Ni contrôle externe ni contrôle interne donc, mais quid des moyens d’existence ? On l’a dit, cet entre-soi n’est permis que par un financement dit public mais qui vient en fait des fonds privés prélevés par l’État. Avec d’ailleurs comme résultat, pour ceux qui veulent sortir de ce bruit de fond idéologique, de devoir payer deux fois : l'école publique, le théâtre ou le journal subventionnés par leurs impôts ; l'école privée, la scène ou ne média indépendants payés sur ce qu’ils auront pu mettre de côté. Si l’on supprime ce financement public, si nos concitoyens ne payent plus pour ceux qui les insultent ou les méprisent, le système s’effondre.

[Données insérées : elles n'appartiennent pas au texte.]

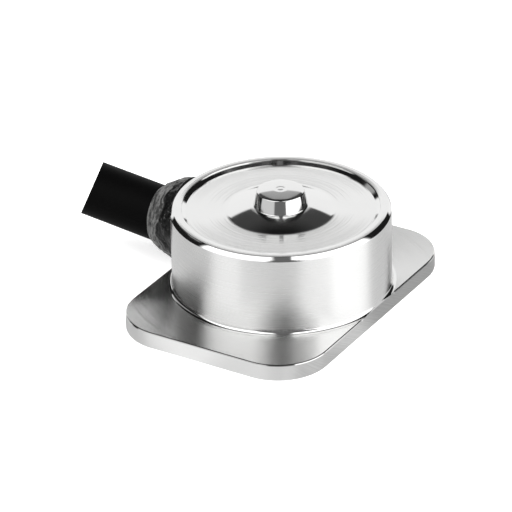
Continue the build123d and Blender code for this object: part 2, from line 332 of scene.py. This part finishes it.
lightWorld(studio)
layFloor(floorLook, studio)
hangLamp("softKey", (0.35, -0.15, 0.55), 0.5, 5.0)
hangLamp("softFill", (-0.45, -0.25, 0.40), 0.5, 2.5)
print("studio lit")


def finishPiece(bm, name, material, sharp=30, joined=True):
    if joined:
        bmesh.ops.remove_doubles(bm, verts=bm.verts[:], dist=0.0005)
        bmesh.ops.dissolve_degenerate(bm, dist=0.0002, edges=bm.edges[:])
        bmesh.ops.recalc_face_normals(bm, faces=bm.faces[:])
    bmesh.ops.scale(bm, vec=(mm, mm, mm), verts=bm.verts[:])
    mesh = bpy.data.meshes.new(name)
    bm.to_mesh(mesh)
    bm.free()
    mesh.shade_smooth()
    mesh.set_sharp_from_angle(angle=math.radians(sharp))
    piece = bpy.data.objects.new(name, mesh)
    scene.collection.objects.link(piece)
    mesh.materials.append(material)
    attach(piece, "root")
    return piece


def drawLine(bm, points):
    verts = [bm.verts.new((x, 0, z)) for x, z in points]
    for pair in zip(verts, verts[1:]):
        bm.edges.new(pair)
    return verts


def roundCorner(bm, vert, radius, segments=4):
    # turns a corner of a drawn line into an arc of this radius
    before, after = [(e.other_vert(vert).co - vert.co) for e in vert.link_edges]
    turn = math.pi - before.angle(after)
    bmesh.ops.bevel(
        bm, geom=[vert], offset=radius * math.tan(turn / 2), segments=segments,
        profile=0.5, affect="VERTICES", material=-1,
    )


def arcBetween(start, end, radius, count):
    # points between start and end on an arc that bulges to the left of the way there
    a, b = Vector(start), Vector(end)
    half = (b - a).length / 2
    left = Vector((-(b - a).y, (b - a).x)).normalized()
    centre = (a + b) / 2 - left * math.sqrt(radius**2 - half**2)
    first = math.atan2(*(a - centre).yx)
    last = math.atan2(*(b - centre).yx)
    steps = [first + (last - first) * i / count for i in range(1, count)]
    return [(centre.x + radius * math.cos(t), centre.y + radius * math.sin(t)) for t in steps]


body = {
    "segments": 384,
    "drumRadius": 10.0,
    "wingHalf": (10.05, 14.1),
    "wingCorner": 4.8,
    "wingTop": 1.6,
    "wingEdge": 0.12,
    "footFillet": 0.42,
    "rim": 9.248,
    "rimChamfer": (0.30, 0.38),
    "rimInner": 8.95,
    "disc": 8.878,
    "discBevel": (0.32, 0.225),
    "boss": (4.95, 2.596),
    "bossTop": 9.378,
    "bossCrown": 20.0,
    "buttonFoot": 2.44,
    "bossBlend": 1.5,
    "buttonFootFillet": 0.12,
    "buttonTop": 2.15,
    "shoulder": 10.758,
    "buttonEdge": 0.09,
    "dome": 0.17,
    "edge": 0.035,          # tiny round on the turned edges
    "pip": [(0.46, 0.0), (0.38, -0.012), (0.26, -0.015), (0.18, -0.003), (0.09, 0.0)],
    "coverRecess": (8.70, 0.90),
    "ledge": (8.10, 2.60),
    "space": (7.60, 7.678),
    "hub": (3.00, 6.298),
    "webFillet": 0.30,
    "port": (1.748, 4.748),
}
plateCode = 40.0            # profile radii near this stand for the wing's outline, less an inset


def wingOutline(turn, inset, foot, size):
    # where the wing's outline, moved in by inset, lies at this angle
    halfX, halfY = size["wingHalf"]
    c, s = math.cos(turn), math.sin(turn)
    if foot * abs(c) > halfX - 1e-6:
        return math.copysign(halfX, c), foot * s
    x0, y0 = halfX - size["wingCorner"], halfY - size["wingCorner"]
    sideX = (halfX - inset) / max(abs(c), 1e-9)
    if sideX * abs(s) <= y0:
        return sideX * c, sideX * s
    sideY = (halfY - inset) / max(abs(s), 1e-9)
    if sideY * abs(c) <= x0:
        return sideY * c, sideY * s
    radius = size["wingCorner"] - inset
    along = abs(c) * x0 + abs(s) * y0
    reach = along + math.sqrt(along**2 - x0**2 - y0**2 + radius**2)
    return reach * c, reach * s


def turnBody(size, material):
    bm = bmesh.new()
    domeRadius = (size["buttonTop"] ** 2 + size["dome"] ** 2) / (2 * size["dome"])
    top = size["shoulder"] + size["dome"]

    def domeHeight(r):
        return top - domeRadius + math.sqrt(domeRadius**2 - r**2)

    line = [(0.0, domeHeight(0))]
    line += [(r, domeHeight(r) + drop) for r, drop in reversed(size["pip"])]
    line += [(r, domeHeight(r)) for r in (0.70, 1.0, 1.4, 1.8)]
    buttonCorner = len(line)
    line.append((size["buttonTop"], size["shoulder"]))
    buttonFoot = len(line)
    line.append((size["buttonFoot"], size["bossTop"]))
    line.append((size["boss"][1], size["bossTop"]))
    line += arcBetween(
        (size["boss"][1], size["bossTop"]), (size["boss"][0], size["disc"]), size["bossCrown"], 10
    )
    bossEdge = len(line)
    line.append((size["boss"][0], size["disc"]))
    run, rise = size["discBevel"]
    line.append((size["rimInner"] - run, size["disc"]))
    line.append((size["rimInner"], size["disc"] + rise))
    rimInner = len(line)
    line.append((size["rimInner"], size["rim"]))
    run, drop = size["rimChamfer"]
    rimOuter = len(line)
    line.append((size["drumRadius"] - run, size["rim"]))
    wallTop = len(line)
    line.append((size["drumRadius"], size["rim"] - drop))
    footCorner = len(line)
    line.append((size["drumRadius"], size["wingTop"]))
    foot = size["drumRadius"] + size["footFillet"]
    line.append((foot + 0.001, size["wingTop"]))
    edge = size["wingEdge"]
    line += [
        (plateCode - edge, size["wingTop"]),
        (plateCode - 0.3 * edge, size["wingTop"] - 0.3 * edge),
        (plateCode, size["wingTop"] - edge),
        (plateCode, edge),
        (plateCode - 0.3 * edge, 0.3 * edge),
        (plateCode - edge, 0.0),
    ]
    coverMouth = len(line)
    recess, seat = size["coverRecess"]
    ledge, ledgeHeight = size["ledge"]
    space, web = size["space"]
    hub, hubFoot = size["hub"]
    line += [(recess, 0.0), (recess, seat), (ledge, seat), (ledge, ledgeHeight), (space, ledgeHeight)]
    webOuter = len(line)
    line += [(space, web), (hub, web), (hub, hubFoot), (0.0, hubFoot)]

    verts = drawLine(bm, line)
    rounds = {
        buttonCorner: (size["buttonEdge"], 4),
        buttonFoot: (size["buttonFootFillet"], 5),
        bossEdge: (size["bossBlend"], 6),
        rimInner: (size["edge"], 3),
        rimOuter: (size["edge"] * 1.6, 3),
        wallTop: (size["edge"] * 1.6, 3),
        footCorner: (size["footFillet"], 10),
        coverMouth: (0.06, 2),
        webOuter: (size["webFillet"], 4),
        webOuter + 1: (size["webFillet"], 4),
    }
    for index, (radius, segments) in rounds.items():
        roundCorner(bm, verts[index], radius, segments)
    bmesh.ops.spin(
        bm, geom=bm.verts[:] + bm.edges[:], cent=(0, 0, 0), axis=(0, 0, 1),
        angle=2 * math.pi, steps=size["segments"], use_merge=True,
    )
    # the foot is trimmed at the wing's long sides, and the wing's rows go out to its outline
    halfX = size["wingHalf"][0]
    for v in bm.verts:
        reach = v.co.xy.length
        if reach > plateCode / 2:
            turn = math.atan2(v.co.y, v.co.x)
            beside = foot if v.co.z > 1.5 * edge else 0
            v.co.x, v.co.y = wingOutline(turn, plateCode - reach, beside, size)
        elif abs(v.co.x) > halfX:
            v.co.x = math.copysign(halfX, v.co.x)
    bmesh.ops.remove_doubles(bm, verts=bm.verts[:], dist=0.0005)
    bmesh.ops.dissolve_degenerate(bm, dist=0.0002, edges=bm.edges[:])
    piece = finishPiece(bm, "sensorBody", material, sharp=20)
    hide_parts("sensor_body")
    drillPort(piece, size)
    return piece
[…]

Mais le risque est évidemment grand de jeter le bébé avec l’eau du bain, d’oublier que tout ne peut être privatisé, qu’il est souhaitable que certaines créations soient subventionnées, et plus encore certains services.

En fait, on ne peut sans doute plus faire l’économie d’une révolution conservatrice qui rétablisse de sens de l’État et de son service.